Quelques mots arabes, vigoureusement appuyés de
quelques coups de courbache, font prestement enlever nos
bagages. Je commence à m'apercevoir que le courbache
est véritablement le fond de la langue arabe
(1).
Pendant qu'on chargeait nos malles sur le dos de pauvres
ânes qui disparaissaient sous le fardeau, nous
regardions, non sans intérêt, sur la place qui
est au-devant de la gare, des groupes d'Arabes et de chameaux
couchés à l'ombre des sycomores. Je me souviens
surtout d'un grand et beau jeune homme, du type juif le plus
pur, de la physionomie la plus intelligente, qui se tenait
debout, non loin de nous, accoudé sur son âne :
coiffé d'un turban blanc, drapé dans son ample
manteau de laine brune, il avait dans la pose une noblesse
naturelle, dans le regard une fierté pensive qui
eussent fait de lui un admirable modèle pour un
peintre composant quelque scène biblique.
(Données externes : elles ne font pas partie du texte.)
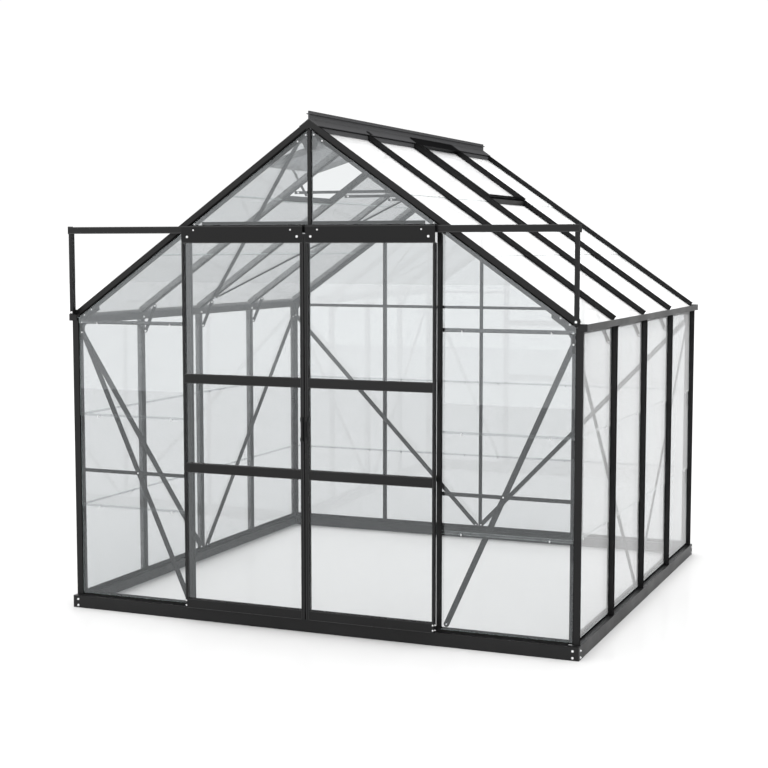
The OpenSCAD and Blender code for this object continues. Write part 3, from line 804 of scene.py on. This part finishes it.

Tout, sur
cette terre antique, se revêt de grâce ou de
poésie ; tout, jusqu'aux choses les plus vulgaires, y
parle à l'imagination !
L'hôtel où nous descendons est situé
à rentrée même du Caire. Provisoirement
installé dans une maison particulière
bâtie par quelque riche Levantin, cet hôtel a
lui-même un caractère oriental qui
déjà nous enchante. Un jardin d'orangers
l'entoure ; près de la porte, de grands bananiers
balancent leurs larges éventails. L'appartement qu'on
nous offre, au rez-de-chaussée, est une immense salle,
toute dallée en marbre blanc, avec des lambris de
marbre, une fontaine à cascades dans un des panneaux,
et au milieu un bassin ; le tout, il est vrai, veuf de ses
eaux jaillissantes. Malgré la séduction du
premier moment, nous trouvons le logement un peu frais pour
la saison ; et nous préférons, au premier
étage, une chambre dont les dalles sont couvertes de
nattes de jonc. La maîtresse de l'hôtel est
Française, et l'ameublement tout européen :
nous ne nous en plaignons pas ; il reste, malgré tout,
assez de ce qu'on appelle la couleur locale. Par exemple,
vous chercheriez vainement dans tout l'hôtel un cordon
de sonnette. Comme au temps des Mille et une Nuits, on frappe
dans ses mains pour appeler les domestiques. Des
fenêtres de notre appartement, nous avons vue sur de
grands jardins. En face, le soleil se couche derrière
un bouquet de palmiers : l'horizon est en feu, et sur le ciel
embrasé se dessinent les silhouettes noires de ces
beaux arbres.
Malgré notre impatience, il était trop tard
pour faire, ce soir-là, une première promenade
dans le Caire : le crépuscule est court, et l'on
imagine bien que l'éclairage des rues est ici chose
inconnue. Je ne répondrais pas que dans vingt ans le
gaz n'y allumât pas ses candélabres ; mais
aujourd'hui, si l'on sort la nuit venue, il faut porter sa
lanterne, comme faisaient il y a cent ans les bons bourgeois
de nos petites villes. Au moment où nous sortions de
table, deux jeunes Français avec qui nous avions
dîné, et qui allaient passer la soirée
chez le consul de France, donnèrent ordre qu'on
fît approcher leurs équipages : nous vîmes
alors s'avancer au pied du perron deux ânes,
précédés de leurs conducteurs qui
portaient chacun une lanterne à la main. Ce sont
là les fiacres du Caire.
(1) Le courbache est une longue cravache taillée dans la peau de l'hippopotame, souple comme un jonc, résistante comme l'acier. C'est une arme terrible, devant laquelle tremblent les pauvres fellahs : le premier coup enlève la peau, le second fait jaillir le sang.